◆ **DATASET EXTRACT**:
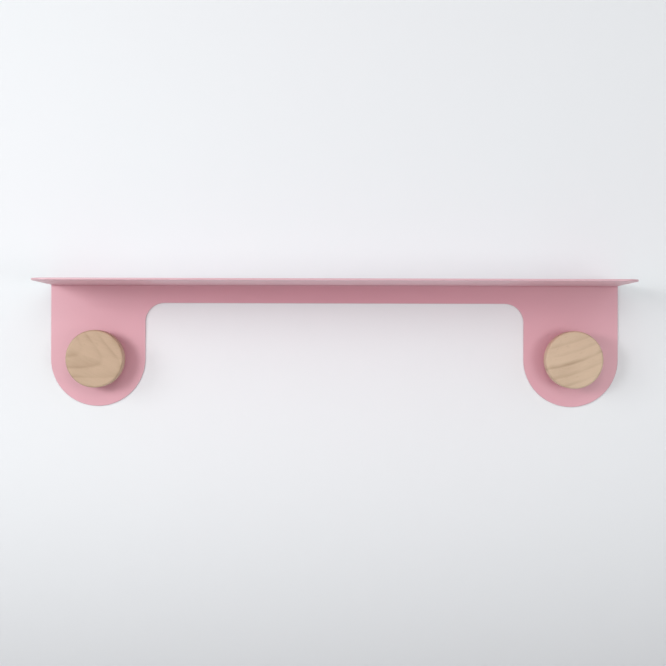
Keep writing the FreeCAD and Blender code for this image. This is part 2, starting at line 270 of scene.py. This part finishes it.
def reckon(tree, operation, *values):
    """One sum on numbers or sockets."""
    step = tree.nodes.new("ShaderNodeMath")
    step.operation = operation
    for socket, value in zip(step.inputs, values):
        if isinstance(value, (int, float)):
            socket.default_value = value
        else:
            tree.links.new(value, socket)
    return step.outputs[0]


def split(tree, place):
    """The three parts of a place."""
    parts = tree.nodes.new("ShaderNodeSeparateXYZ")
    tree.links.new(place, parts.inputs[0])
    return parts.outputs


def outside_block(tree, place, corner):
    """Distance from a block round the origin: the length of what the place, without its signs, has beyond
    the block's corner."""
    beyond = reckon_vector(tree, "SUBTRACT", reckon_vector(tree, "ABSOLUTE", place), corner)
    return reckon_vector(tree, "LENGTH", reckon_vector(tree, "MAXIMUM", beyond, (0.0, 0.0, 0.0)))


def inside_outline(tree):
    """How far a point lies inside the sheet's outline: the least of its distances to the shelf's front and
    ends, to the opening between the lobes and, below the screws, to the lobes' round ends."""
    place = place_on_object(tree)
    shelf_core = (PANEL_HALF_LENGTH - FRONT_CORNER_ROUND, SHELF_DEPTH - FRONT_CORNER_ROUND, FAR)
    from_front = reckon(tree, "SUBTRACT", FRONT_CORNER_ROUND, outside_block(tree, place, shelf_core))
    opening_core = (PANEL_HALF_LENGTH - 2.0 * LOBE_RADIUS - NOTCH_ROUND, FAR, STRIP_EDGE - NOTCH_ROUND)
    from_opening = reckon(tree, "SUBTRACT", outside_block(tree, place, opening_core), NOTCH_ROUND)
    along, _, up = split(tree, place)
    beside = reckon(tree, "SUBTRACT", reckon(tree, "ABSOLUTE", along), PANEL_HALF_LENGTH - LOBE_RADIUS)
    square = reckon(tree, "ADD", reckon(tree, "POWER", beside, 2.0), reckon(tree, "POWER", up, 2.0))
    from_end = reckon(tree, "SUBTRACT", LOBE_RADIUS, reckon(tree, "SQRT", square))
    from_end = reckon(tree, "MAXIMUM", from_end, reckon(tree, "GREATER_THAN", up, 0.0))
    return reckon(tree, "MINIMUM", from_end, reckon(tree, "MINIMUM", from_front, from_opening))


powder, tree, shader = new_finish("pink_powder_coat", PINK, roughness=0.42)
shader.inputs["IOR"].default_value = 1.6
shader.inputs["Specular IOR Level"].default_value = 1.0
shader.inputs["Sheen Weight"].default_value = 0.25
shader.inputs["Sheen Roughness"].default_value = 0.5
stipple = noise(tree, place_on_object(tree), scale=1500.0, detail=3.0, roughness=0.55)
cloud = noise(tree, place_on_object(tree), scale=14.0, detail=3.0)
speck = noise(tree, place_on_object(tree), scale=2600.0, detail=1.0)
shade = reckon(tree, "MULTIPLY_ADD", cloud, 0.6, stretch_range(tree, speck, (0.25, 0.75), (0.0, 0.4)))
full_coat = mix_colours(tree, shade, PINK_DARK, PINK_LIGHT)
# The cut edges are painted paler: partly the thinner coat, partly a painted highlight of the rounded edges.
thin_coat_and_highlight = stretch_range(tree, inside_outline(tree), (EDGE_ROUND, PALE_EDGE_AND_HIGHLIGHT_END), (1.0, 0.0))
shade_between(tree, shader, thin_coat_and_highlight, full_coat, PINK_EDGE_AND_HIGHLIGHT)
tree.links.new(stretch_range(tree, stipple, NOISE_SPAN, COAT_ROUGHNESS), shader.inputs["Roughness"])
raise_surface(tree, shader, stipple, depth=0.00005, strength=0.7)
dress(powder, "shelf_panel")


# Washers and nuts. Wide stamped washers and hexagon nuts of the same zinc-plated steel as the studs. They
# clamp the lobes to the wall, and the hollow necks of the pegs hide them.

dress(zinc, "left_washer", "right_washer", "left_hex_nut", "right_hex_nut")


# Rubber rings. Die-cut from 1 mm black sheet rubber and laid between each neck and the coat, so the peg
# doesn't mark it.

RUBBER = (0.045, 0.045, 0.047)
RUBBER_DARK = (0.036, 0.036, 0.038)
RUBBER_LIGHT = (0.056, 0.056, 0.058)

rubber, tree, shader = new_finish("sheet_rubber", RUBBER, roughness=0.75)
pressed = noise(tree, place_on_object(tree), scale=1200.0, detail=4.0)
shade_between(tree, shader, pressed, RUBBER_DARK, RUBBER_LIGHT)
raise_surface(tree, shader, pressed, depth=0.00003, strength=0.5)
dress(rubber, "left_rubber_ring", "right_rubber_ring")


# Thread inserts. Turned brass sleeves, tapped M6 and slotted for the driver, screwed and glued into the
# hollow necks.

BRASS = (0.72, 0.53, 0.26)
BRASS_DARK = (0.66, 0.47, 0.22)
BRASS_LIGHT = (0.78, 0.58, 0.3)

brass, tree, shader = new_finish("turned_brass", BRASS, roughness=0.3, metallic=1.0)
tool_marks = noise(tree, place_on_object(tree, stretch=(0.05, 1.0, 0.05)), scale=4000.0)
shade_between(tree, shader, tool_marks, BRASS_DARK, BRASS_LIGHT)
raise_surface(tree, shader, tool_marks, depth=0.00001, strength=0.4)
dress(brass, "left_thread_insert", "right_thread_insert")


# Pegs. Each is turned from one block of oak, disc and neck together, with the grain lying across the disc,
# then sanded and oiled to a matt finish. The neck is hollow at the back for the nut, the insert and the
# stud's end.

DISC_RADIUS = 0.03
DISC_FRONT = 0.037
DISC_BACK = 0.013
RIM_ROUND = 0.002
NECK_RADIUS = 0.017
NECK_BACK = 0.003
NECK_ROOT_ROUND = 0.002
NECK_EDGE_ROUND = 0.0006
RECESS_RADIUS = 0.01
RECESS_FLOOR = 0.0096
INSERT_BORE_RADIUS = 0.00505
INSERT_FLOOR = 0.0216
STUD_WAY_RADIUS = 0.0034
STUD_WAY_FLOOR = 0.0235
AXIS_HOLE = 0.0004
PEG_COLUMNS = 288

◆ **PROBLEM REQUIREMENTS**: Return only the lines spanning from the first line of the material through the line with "(0.0, 0.0, 0.0)))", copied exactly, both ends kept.

◆ **FULL OUTPUT**:
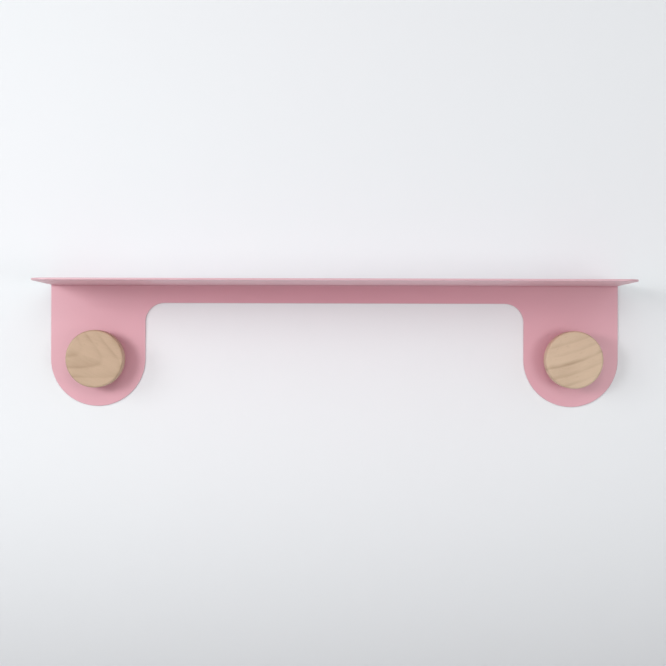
Keep writing the FreeCAD and Blender code for this image. This is part 2, starting at line 270 of scene.py. This part finishes it.
def reckon(tree, operation, *values):
    """One sum on numbers or sockets."""
    step = tree.nodes.new("ShaderNodeMath")
    step.operation = operation
    for socket, value in zip(step.inputs, values):
        if isinstance(value, (int, float)):
            socket.default_value = value
        else:
            tree.links.new(value, socket)
    return step.outputs[0]


def split(tree, place):
    """The three parts of a place."""
    parts = tree.nodes.new("ShaderNodeSeparateXYZ")
    tree.links.new(place, parts.inputs[0])
    return parts.outputs


def outside_block(tree, place, corner):
    """Distance from a block round the origin: the length of what the place, without its signs, has beyond
    the block's corner."""
    beyond = reckon_vector(tree, "SUBTRACT", reckon_vector(tree, "ABSOLUTE", place), corner)
    return reckon_vector(tree, "LENGTH", reckon_vector(tree, "MAXIMUM", beyond, (0.0, 0.0, 0.0)))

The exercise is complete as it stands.